First off, lime is needed for pH correction in your soil.  If your pH is too high or too low, that will factor in to what you need to grow a good crop affecting things such as nutrient availability.  In the past when we set a goal of getting your pH to be around 6.5.  The idea behind this is that is where the optimum range for a lot of the key nutrients are available.  If you look at the chart below you will see this might not necessarily be the case.  Nitrogen, Phosphorus, Potassium, Sulphur, Iron, Manganese, Boron, Copper and Zinc have good availability down close to a pH of 6.  We have always shot for a pH of 6.5 because we knew if we shot for 6.5 we would probably keep it above 6 for most of the 4 years between the times that lime was spread.

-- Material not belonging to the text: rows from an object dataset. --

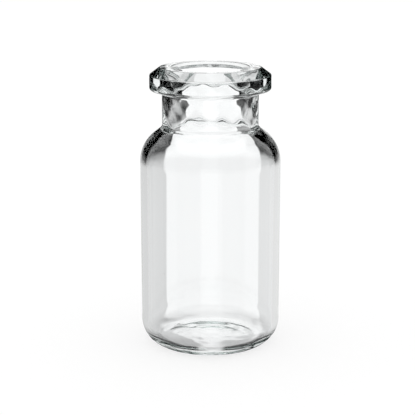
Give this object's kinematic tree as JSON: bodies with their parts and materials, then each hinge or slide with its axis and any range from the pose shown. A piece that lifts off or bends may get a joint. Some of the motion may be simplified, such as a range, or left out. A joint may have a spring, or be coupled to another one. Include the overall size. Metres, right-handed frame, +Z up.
{
  "type": "glass sample vial",
  "caption": "Clear glass headspace sample vial: straight cylindrical body, sloping shoulder, short neck and a thick crimp flange with a bevelled rim, open at the mouth.",
  "frame": {"origin": "on the vial's axis, on the plane that the base's seat ring stands on", "axes": "+Z up along the vial's axis, from the base to the mouth"},
  "size_m": [0.023, 0.023, 0.046],
  "materials": {
    "clear_glass": "smooth fire-polished clear borosilicate glass"
  },
  "bodies": {
    "root": {"vial": "clear_glass"}
  },
  "joints": []
}
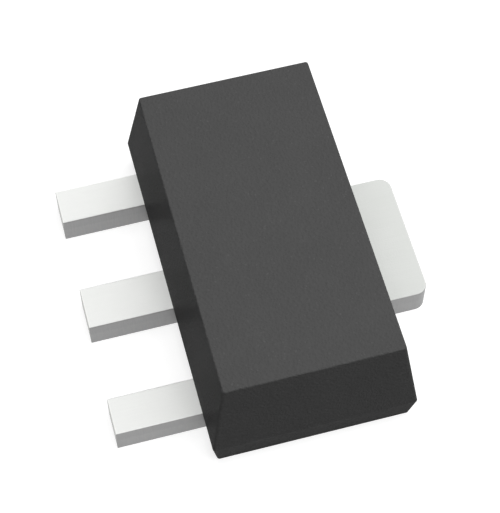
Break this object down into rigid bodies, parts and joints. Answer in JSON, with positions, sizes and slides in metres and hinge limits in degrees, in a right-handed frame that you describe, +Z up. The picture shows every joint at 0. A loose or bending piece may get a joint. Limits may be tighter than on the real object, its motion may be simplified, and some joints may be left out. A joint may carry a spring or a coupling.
{
  "type": "surface-mount transistor",
  "caption": "Flat surface-mount power transistor: a moulded block with flush leads along one side and a wide heat-sink tab, joined to the middle lead, on the other.",
  "frame": {"origin": "centre of the moulded body, on the seating plane, where the collector frame's exposed underside lies", "axes": "+Z up from the seating plane, +X along the body's length from the base lead to the emitter lead, +Y from the leads to the heat tab"},
  "size_m": [0.0044, 0.0042, 0.0016],
  "materials": {
    "moulding_compound": "dark grey silica-filled epoxy, spark-eroded mould texture, no marking",
    "tinned_copper": "stamped copper alloy strip with matte tin plating",
    "die_solder": "high-lead solder",
    "silicon": "polished silicon with aluminium contacts",
    "bond_wire": "bright drawn wire"
  },
  "bodies": {
    "root": {"mould_body": "moulding_compound", "collector_frame": "tinned_copper", "base_lead": "tinned_copper", "emitter_lead": "tinned_copper", "die_attach": "die_solder", "silicon_die": "silicon", "base_wire": "bond_wire", "emitter_wire_1": "bond_wire", "emitter_wire_2": "bond_wire"}
  },
  "joints": []
}
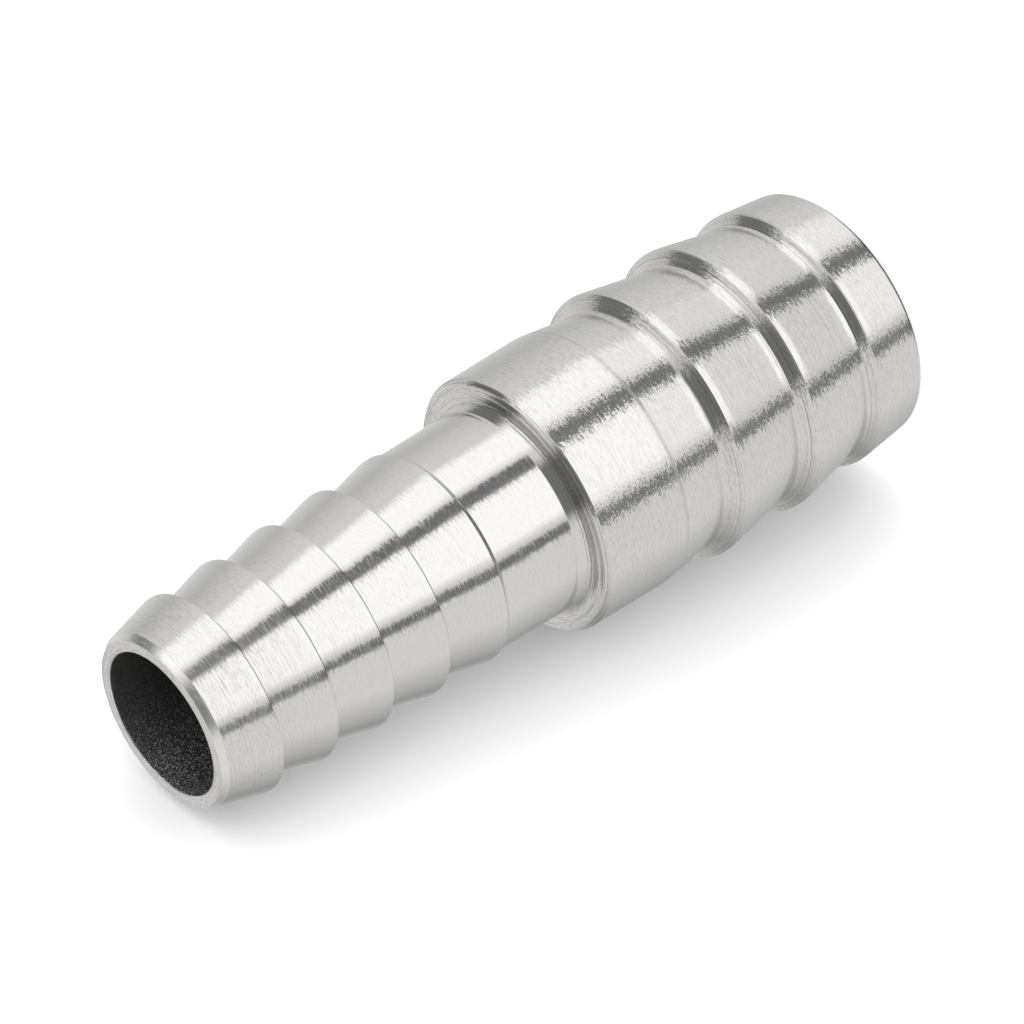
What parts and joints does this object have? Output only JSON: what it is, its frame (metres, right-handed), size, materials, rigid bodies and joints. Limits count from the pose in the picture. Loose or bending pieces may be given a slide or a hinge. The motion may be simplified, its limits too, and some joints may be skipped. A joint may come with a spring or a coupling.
{
  "type": "hose barb reducer",
  "caption": "Straight turned hose reducer with a slim barbed tail, a plain neck and collar, and a wider barbed tail, bored through.",
  "frame": {"origin": "centre of the big end's rim, on the surface that the reducer stands on", "axes": "+Z along the part's axis from the big rim to the small tip; X and Y are any two directions across it, because the part is round"},
  "size_m": [0.0178, 0.0178, 0.0522],
  "materials": {
    "steel": "turned stainless steel, lightly brushed"
  },
  "bodies": {
    "root": {"reducer_body": "steel"}
  },
  "joints": []
}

If you look at a breakdown of a lime sample from a quarry you will see that there is a large number of large particles that can not pass through a 100-mesh screen.  It is these smaller particles that will react with the soil and raise the pH the quickest.  Over time the larger particles will breakdown and react with the soil.  Because of these different sizes of particles and the inconsistency of the rate that they breakdown, we will see peaks and valleys in what the pH of your soil is at throughout the 4 years between spreading.  These peaks and valleys will cause your yields to potentially have peaks and valleys.  If you happen to be growing corn when enough lime is breaking down to have a pH over 6.0 you could have a good crop.  Whatever crop is being grown when less particles are breaking down that crops yield could be potentially hurt. One way that you can try to flatten out these peaks and valleys is to spread lime more frequently.  To do this with traditional aglime could be cost prohibitive as well as potentially getting things out of balance.  One way to spread more often is to use pelletized lime.  We have been using a product that is milled to the point that 90% of it could pass through a 100-mesh screen or smaller screen.  It is then processed into a pellet which will give it more consistency when spread.  Once this pellet hits the ground and is exposed to moisture it will then breakdown.  It is recommended that you spread pell lime after corn and you use 1.5 pounds for every pound of actual N applied.  By doing this you should be able to keep your pH in a more stable range for optimum nutrient availability.  Using pell lime is more expensive than ag lime if you try and correct your pH every 4 years.  We still recommend that you test every 4 years and if the field needs a massive correction then spread regular ag lime.  It is our hope that if you use pell lime after corn you might not need to spread to have the large corrections.  If you have any questions about what liming material would be good for you talk with one of the agronomists at Akron Services.


What's Next?

This is the part of the newsletter that we always talk about what's coming up that you need to pay attention to in order to grow a better crop.  As I close out my time of employment at Akron Services with this last newsletter, here are some things I want you to remember from past newsletters and other observations that I have had.  One of the first things that we talked about this spring was not cutting costs just to be cutting your dollars spent.  Instead, be more efficient in how you spend your dollars.  Make sure you are getting the most bang for the dollars that you spend, this means that you spend on things that will make you money, don't just cut something to save.  For example, if you decide to save $5 and not spray ENC and you lose 10 to 15 bushels of yield, are you ahead?   If you have $3 corn, and you lose 10 bushels, you lost $30 per acre to save $5.  Now I know you say that those 10 bushels are not guaranteed, but out testing has shown that is what ENC has been consistently returning the past 7 years.  The same thing could be said about fungicide, those of you who skipped that particular pass this summer could be sorry here in a few weeks when the combines start to harvest.  I guess the best way to sum up this line of thinking is that "You can't save yourself to prosperity."  We also talked about how a crop is like building a house, you must have a good foundation and build up from that.  Remember that you need to use the proper products, at the proper rate, at the proper time if you want to have good weed control.  Do not skimp on your adjuvants if you have tough to control weeds.  And the last little bit of my thoughts that I want to share is, if you want to hit the goal of 300-bushel corn and 100-bushel beans you have to learn how to feed the crop differently.  If I have seen one thing these past seven years that I have been chasing this goal, it is that you need to look at things like bioscience products and nutritionals.  The new area that has piqued our interest is soil health.  At our plots this year we are looking at several different types of products that will help with soil health.  I would like to thank you for reading what I have put out these last few years and I look forward to seeing what you do in the future.  In closing I would like to thank the Wagenbach family for allowing me to chase these goals the past few years, and I would like to thank all of the employees and customers of Akron Services for your support.